We have a fiber channel san managed by two OpenSolaris 2009.06 NFS servers.
- Server 1 is managing 3 small volumes (300GB 15K RPM drives). It's working like a charm.
- Server 2 is managing 1 large volume of 32 drives (2TB 7200 RPM drives) RAID6. Total size is 50TB.
- Both servers have Zpool version 14 and ZFS version 3.
The slow 50TB server was installed a few month ago and was working fine. Users filled-up 2TB. I did a small experiment (created 1000 filesystems and had 24 snapshots on each). Everything when well as far as creating, accessing the filesystems with snapshots, and NFS mounting a few of them.
When I tried destroying the 1000 filesystems, the first fs took several minutes and then failed reporting the fs was in use. I issued a system shutdown but took more than 10 minutes. I did not wait longer and shut the power off.
Now when booting, OpenSolaris hangs. The lights on the 32 drives are blinking rapidly. I left it for 24 hours - still blinking but no progress.
I booted into an system snapshot before the zpool was created and tryied importing the zpool.
pfexec zpool import bigdata
Same situation: LEDs blinking and the import hangs forever.

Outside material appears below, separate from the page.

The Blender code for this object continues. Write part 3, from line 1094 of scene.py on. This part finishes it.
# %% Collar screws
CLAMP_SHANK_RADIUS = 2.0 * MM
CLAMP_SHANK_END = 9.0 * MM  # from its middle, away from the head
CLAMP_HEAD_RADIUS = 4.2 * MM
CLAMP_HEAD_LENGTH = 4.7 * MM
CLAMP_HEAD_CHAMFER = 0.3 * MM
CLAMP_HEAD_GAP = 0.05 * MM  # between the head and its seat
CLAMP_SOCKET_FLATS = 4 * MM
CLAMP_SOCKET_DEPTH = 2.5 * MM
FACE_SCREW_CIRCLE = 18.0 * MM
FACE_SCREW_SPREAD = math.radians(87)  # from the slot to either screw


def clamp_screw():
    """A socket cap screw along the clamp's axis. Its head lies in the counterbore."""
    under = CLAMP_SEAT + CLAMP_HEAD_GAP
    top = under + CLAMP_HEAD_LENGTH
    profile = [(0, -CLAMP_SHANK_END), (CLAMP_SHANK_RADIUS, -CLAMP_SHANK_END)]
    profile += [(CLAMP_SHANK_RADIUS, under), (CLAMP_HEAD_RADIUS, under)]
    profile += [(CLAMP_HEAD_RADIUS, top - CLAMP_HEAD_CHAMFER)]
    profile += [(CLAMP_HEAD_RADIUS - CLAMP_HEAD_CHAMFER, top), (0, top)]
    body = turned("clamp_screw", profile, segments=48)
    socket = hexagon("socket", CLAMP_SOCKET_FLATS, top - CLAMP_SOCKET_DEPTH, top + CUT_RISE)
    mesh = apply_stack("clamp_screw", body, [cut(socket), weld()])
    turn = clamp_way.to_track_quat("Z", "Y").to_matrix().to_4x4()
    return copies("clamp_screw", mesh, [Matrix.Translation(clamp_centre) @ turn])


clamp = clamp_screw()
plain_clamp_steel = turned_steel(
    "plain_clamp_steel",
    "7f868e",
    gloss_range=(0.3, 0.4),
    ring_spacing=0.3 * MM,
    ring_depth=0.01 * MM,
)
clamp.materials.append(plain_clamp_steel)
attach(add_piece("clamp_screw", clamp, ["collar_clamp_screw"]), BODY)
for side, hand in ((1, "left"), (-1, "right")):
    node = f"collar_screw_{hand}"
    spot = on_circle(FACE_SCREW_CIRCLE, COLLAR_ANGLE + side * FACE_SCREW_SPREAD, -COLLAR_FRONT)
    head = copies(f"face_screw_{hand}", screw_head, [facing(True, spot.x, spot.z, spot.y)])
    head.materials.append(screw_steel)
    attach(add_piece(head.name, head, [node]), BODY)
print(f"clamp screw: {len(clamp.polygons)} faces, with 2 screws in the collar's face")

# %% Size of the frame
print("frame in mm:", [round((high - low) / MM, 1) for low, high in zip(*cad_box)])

Dtracing the "zpool import" process shows only the ioctl system call:
dtrace -n syscall:::entry'/pid == 31337/{ @syscalls[probefunc] = count(); }'
ioctl 2499
Is there a way to fix this? Edit: Yes. Upgrading OpenSolaris to svn_134b did the trick:
pkg publisher # shows opensolaris.org
beadm create opensolaris-updated-on-2010-12-17
beadm mount opensolaris-updated-on-2010-12-17 /mnt
pkg -R /mnt image-update
beadm unmount opensolaris-updated-on-2010-12-17
beadm activate opensolaris-updated-on-2010-12-17
init 6
Now I have zfs version 3. Bigdata zpool stays at version 14. And it's back in production!

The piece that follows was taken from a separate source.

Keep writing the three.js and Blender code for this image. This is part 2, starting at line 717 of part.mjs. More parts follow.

But what was it doing with the heavy I/O access for more then 24 hours (before the software upgraded)?
With ZFS you really want to let it manipulate the disks directly as it improves concurrency. The single 50TB disk you gave it is a choking point.

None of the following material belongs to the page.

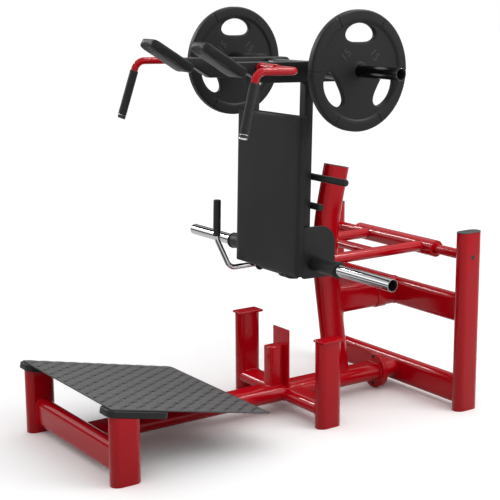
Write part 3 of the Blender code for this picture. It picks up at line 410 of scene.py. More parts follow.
def shrunk(outline: Outline, inset: float) -> Outline:
    """Moves an outline inwards, point by point.

    Args:
        outline: The outline.
        inset: How far it moves.

    Returns:
        The moved outline.
    """
    if inset <= 0:
        return outline
    area = sum(a[0] * b[1] - b[0] * a[1] for a, b in zip(outline, outline[1:] + outline[:1]))
    turn = 1 if area > 0 else -1
    count = len(outline)
    moved = []
    for i, point in enumerate(outline):
        ahead = Vector(outline[(i + 1) % count]) - Vector(point)
        behind = Vector(point) - Vector(outline[i - 1])
        tangent = ahead.normalized() + behind.normalized()
        tangent.normalize()
        inward = Vector((-tangent.y, tangent.x)) * turn
        share = max(abs(ahead.normalized().dot(tangent)), 0.5)
        moved.append(tuple(Vector(point) + inward * inset / share))
    return moved


def chamfered(radius: float, start: float, end: float, rim: float, bore: float = 0.0) -> Outline:
    """The profile of a disc or a sleeve from start to end, with its rims cut at 45 degrees."""
    return [(bore, start), (radius - rim, start), (radius, start + rim), (radius, end - rim),
            (radius - rim, end), (bore, end)]


def soft_rod(radius: float, length: float, rim: float, bore: float = 0.0, flange: Pair = (0, 0)) -> Outline:
    """The profile of a rod or a sleeve with rounded rims.

    Args:
        radius: Its radius.
        length: Its length.
        rim: The radius of its rims.
        bore: The radius of its bore.
        flange: The radius and thickness of the flange at its far end.

    Returns:
        Pairs of a radius and a distance along its axis.
    """
    lip, thick = flange
    profile = [(bore, 0), (radius - rim, 0), (radius - rim * 0.3, rim * 0.3), (radius, rim)]
    if thick > 0:
        profile += [(radius, length - thick), (lip - rim, length - thick), (lip, length - thick + rim)]
        radius = lip
    return profile + [(radius, length - rim), (radius - rim * 0.3, length - rim * 0.3),
                      (radius - rim, length), (bore, length)]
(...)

That DTrace script is only tracking syscalls. The real action happens inside the kernel and if you want to see what's consuming most of the CPU, use the 'hotkernel' script from the DTrace Toolkit.
When you import a pool, ZFS reads the config from the disk and validates it. After the pool is imported, it'll start mounting all those 1000s filesystems and snapshots that you created. This can take a while. If you had dedup enabled (which you don't since you were using snv_111), it'd take even more time since it has to load the dedup table (DDT).
Shutting down the system is never a good option, specially on OpenSolaris snv_111. You haven't posted your pool configuration (zpool status) but, if you have slog devices and they fail, you won't be able to import the pool (this has been addressed recently in Solaris 11 Express snv_151a).
My advice is that you export each of the 32 disks individually and create multiple raidz2 vdev's so you have more read/write heads. Do not create huge vdev's with >8 disks because performance will be abysmal.
If you cannot afford to have the system down for so long (most people don't), study ZFS snapshots carefully and how to replicate them to a remote server with zfs send/receive. That will allow you to quickly bring a failover server up.
'zfs import' is more or less just reading back the configuration of your vdevs (from the 'zpool.cache') directly. I'm guessing what was taking forever here to finish, was your delete transaction.
Given that ZFS is transactional, and that you removed 1000 filesystems, each with 24 snapshots you had a very intensive delete with needed to check reference pointers to 24,000 snapshots. Given the seek time of those SATA heads, and all of the tree updates that needed to be done.